İnsan unsurunun çalışma hayatındaki değerinin anlaşılmasıyla birlikte çalışanlar arasındaki ilişkilere yönelik araştırmalar önem kazanmış, odaklanılan konulardan bir tanesi de kadın çalışanlar arasındaki ilişkiler olmuştur. Araştırmanın bu bölümünde araştırma katılımcılarının deneyimlediği “kadınlarla birlikte çalışmak” fenomenine ilişkin çalışmalara alt başlıklar altında yer verilecektir.

Kadınlar Kadınlarla Birlikte Çalışmak İster mi?
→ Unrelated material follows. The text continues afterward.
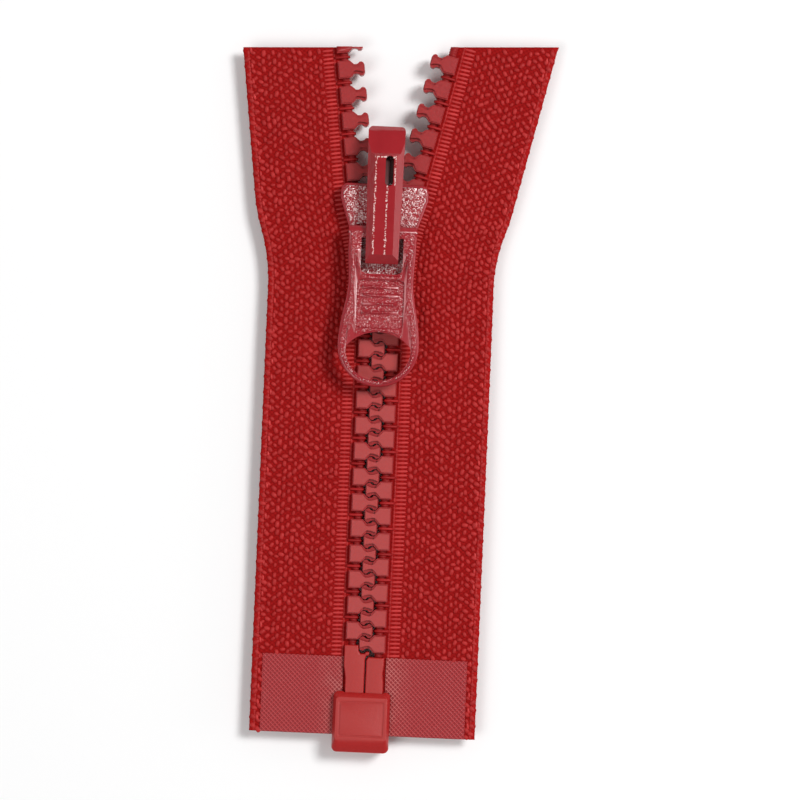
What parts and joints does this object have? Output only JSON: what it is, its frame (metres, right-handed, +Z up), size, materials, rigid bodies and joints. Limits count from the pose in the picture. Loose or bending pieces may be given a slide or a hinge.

Alanyazındaki araştırmalarda çalışanların, çalışma arkadaşlarının cinsiyetlerine yönelik tercihleri incelenmiştir. Yönetici tercihleri ile ilgili olarak kadın astların erkek, erkek astların da kadın yönetici tercih ettiğine ilişkin sonuçlar elde edilmiştir. Kadın yöneticilerin olumlu özellikleri; destekleyici, korumacı, cana yakın, anlayışlı, empati yapabilen ve daha iyi dinleyici olarak ifade edilmiştir. Kadın yöneticilerin şefkatli ve anlayışlı olmaları, tercih edilme nedenleri olarak belirtilmiştir. Kadın katılımcıların kadın yönetici seçme nedenlerinden bir diğeri ise erkeklerin cinsel tacizlerinden duydukları rahatsızlık olarak ifade edilmektedir. Kadın çalışanların, kadınlar arasındaki rekabet nedeniyle kadın yönetici istemediği ancak hem erkeklerin hem de kadınların hemcinsleriyle rekabet etme ihtimalinin daha yüksek olduğu ifade edilmektedir (Elsesser & Lever, 2011).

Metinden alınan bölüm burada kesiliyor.